En 2008, la nouvelle fait l’effet d’une bombe. À 11 ans, Jérémie Boga est recruté par le Chelsea FC. À l’époque, les jeunes joueurs ne sont pas aussi prisés qu’aujourd’hui, seuls Arsenal et Wenger assument leur attirance pour les potentiels prometteurs. Le monde du football est presque indigné qu’un joueur aussi jeune devienne la propriété d’un grand d’Europe. Mais tant pis pour les principes, le Marseillais jouera pour les Blues. Ou presque. Cette année-là, Guy Hillion, chargé de dénicher de nouvelles pépites pour le Chelsea Football Club, est à Marseille. Un week-end, il tombe sur le minot lors d’un match de championnat : « Il dominait dans tous les domaines qualitatifs que l’on demande à un joueur de foot : vision de jeu, comportement, vitesse, technique… Il y avait plein de choses chez Jérémie malgré son jeune âge. » Le 18 mars dernier, huit ans après son départ, Jérémie Boga revient à Marseille, mais avec Rennes, pour affronter l’OM. Avec ses partenaires, il s’impose 2-5, et il est tout près d’inscrire le but du match, après une accélération qui laisse cinq Marseillais sur le carreau. Normal, au Vélodrome, il est un peu comme à la maison.
Les copains d’abord
Ses qualités, mais surtout son amour inconditionnel du ballon rond, il les a développés depuis son enfance, entre son quartier et le stade Alexis Caujolle, à quelques mètres tout juste du Stade Vélodrome. Un amour qui l’a toujours poussé à tout donner. « Sur le terrain il se transcendait. Il était capable de se mettre minable pour les autres, et je ne l’ai jamais vu râler parce qu’un collègue ratait une passe » , se souvient Anthony, qui a eu Boga sous son aile pendant quatre années à l’ASPTT Marseille. Parce qu’avant de filer à Chelsea, le gamin cavale pour un des nombreux clubs locaux et fait les beaux jours de ses éducateurs, mais aussi de ses coéquipiers qu’il n’hésitait pas à faire briller. « Jérémie avait des qualités hors normes par rapport à son âge. Il pouvait dribbler tout le monde, mais il ne le faisait pas parce que lui, il voulait juste s’amuser avec ses copains » , ajoute Romain qui, lui, a entraîné Jérémie de 6 à 9 ans, toujours à l’ASPTT. Côté comportement, le garçon est tranquille : « En dehors, il était calme, ce n’était pas celui qui allait faire rire tout le monde. Il était plutôt du genre travailleur, très demandeur, il voulait tout le temps travailler pour progresser » , poursuit Romain. Volontaire, peut-être même un peu trop, jusqu’à rester dans les souvenirs des habitants de son quartier.

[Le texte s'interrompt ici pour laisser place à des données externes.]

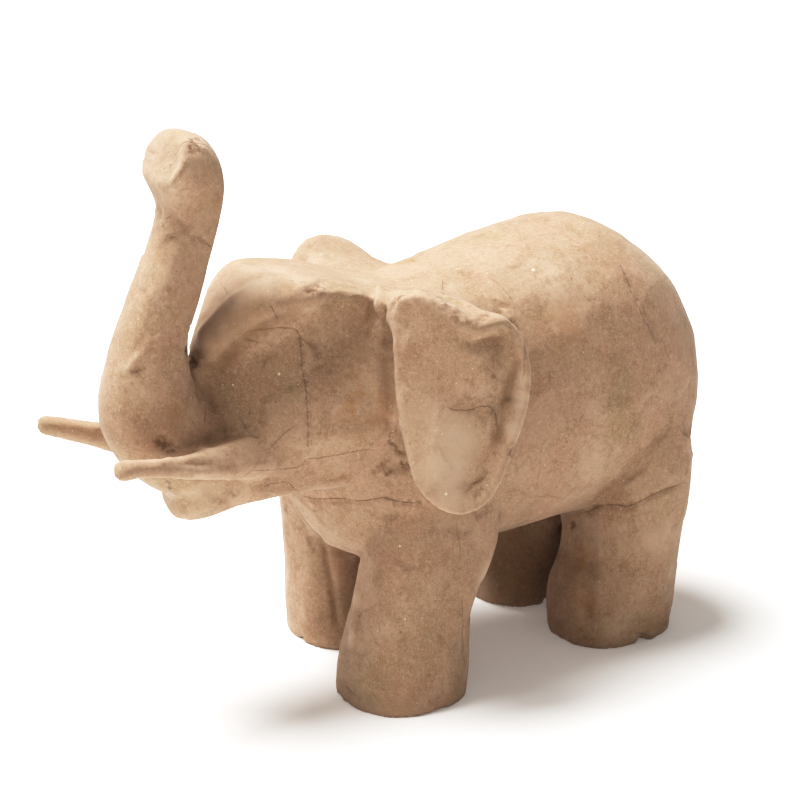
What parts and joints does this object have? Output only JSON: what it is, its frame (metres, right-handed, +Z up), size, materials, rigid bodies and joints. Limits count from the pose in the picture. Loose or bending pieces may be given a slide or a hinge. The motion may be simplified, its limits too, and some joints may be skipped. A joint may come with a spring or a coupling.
{
  "type": "papier mache animal figure",
  "caption": "Hand-papered elephant figure standing on stout legs, trunk raised over its crown, tusks forward and dished ears, bare brown paper.",
  "frame": {"origin": "on the floor plane under the middle of the figure's bounding box", "axes": "+Z up, the elephant faces -Y and its left side is +X"},
  "size_m": [0.125, 0.2414, 0.2],
  "materials": {
    "kraft_paper": "matt unpainted brown recycled paper, mottled, with fine fibres, specks and paper-strip seams"
  },
  "bodies": {
    "root": {"elephant": "kraft_paper"}
  },
  "joints": []
}
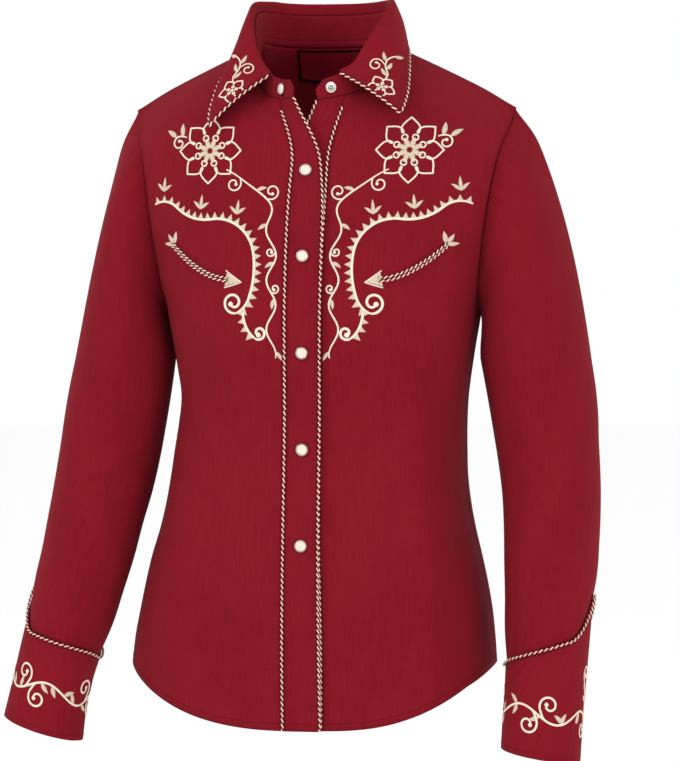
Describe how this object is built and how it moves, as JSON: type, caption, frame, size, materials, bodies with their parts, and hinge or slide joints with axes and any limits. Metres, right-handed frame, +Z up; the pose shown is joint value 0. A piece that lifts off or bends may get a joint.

Ballons volés et famille retrouvée
« Quand il sortait de chez lui, c’était pour jouer au foot. Il faisait chier tout l’immeuble du matin au soir à taper le ballon dans le quartier. Pour qu’il remonte, il fallait que son grand frère descende le chercher » , rigole Hakim Kaladjou, voisin et ami de la famille Boga. Un fou de foot que tout le monde connaît dans le quartier de Bengale, au sud de la ville. Parce qu’il était « le seul petit qui jouait avec les grands » , mais aussi parce qu’il était capable de ruser tout le monde pour taper dans un ballon : « Nous, on jouait sur un parking entre « grands » du quartier. Parfois, on coinçait le ballon sur un toit et on le laissait pour le récupérer le lendemain. Sauf qu’à chaque fois, on ne le retrouvait plus, et quand je me mettais par la fenêtre, je voyais Jérémie jouer avec » , poursuit Hakim. Aujourd’hui, le « petit » a bien grandi, mais ne brûle toujours pas les étapes. À Rennes, il s’est tranquillement installé dans le onze de départ de Rolland Courbis, après avoir joué les remplaçants de luxe. Un compte de fées tout en maîtrise qui a même dépassé la notion de football. Hakim : « Il a même réussi à renouer des liens entre ses parents qui étaient séparés. C’est grâce à lui, à sa réussite et à son attitude. » Mais à 19 ans, Jérémie Boga va devoir prouver qu’il est à la hauteur de son CV. « Le football professionnel est un milieu difficile, ajoute Guy Hillion, c’est un garçon tellement gentil… J’espère qu’il va montrer un peu plus de caractère. Chelsea a eu de la chance de pouvoir le recruter parce que beaucoup de clubs français étaient sur le coup, mais son père travaillait à Londres. Si ça n’avait pas été le cas, il n’aurait pas pu partir avant 16 ans. » Les dirigeants des Blues sont bien conscients de ce qu’ils tiennent entre les mains. Et s’ils ont mis une option d’achat à 40 millions d’euros sur son prêt à Rennes, ce n’est certainement pas pour rien.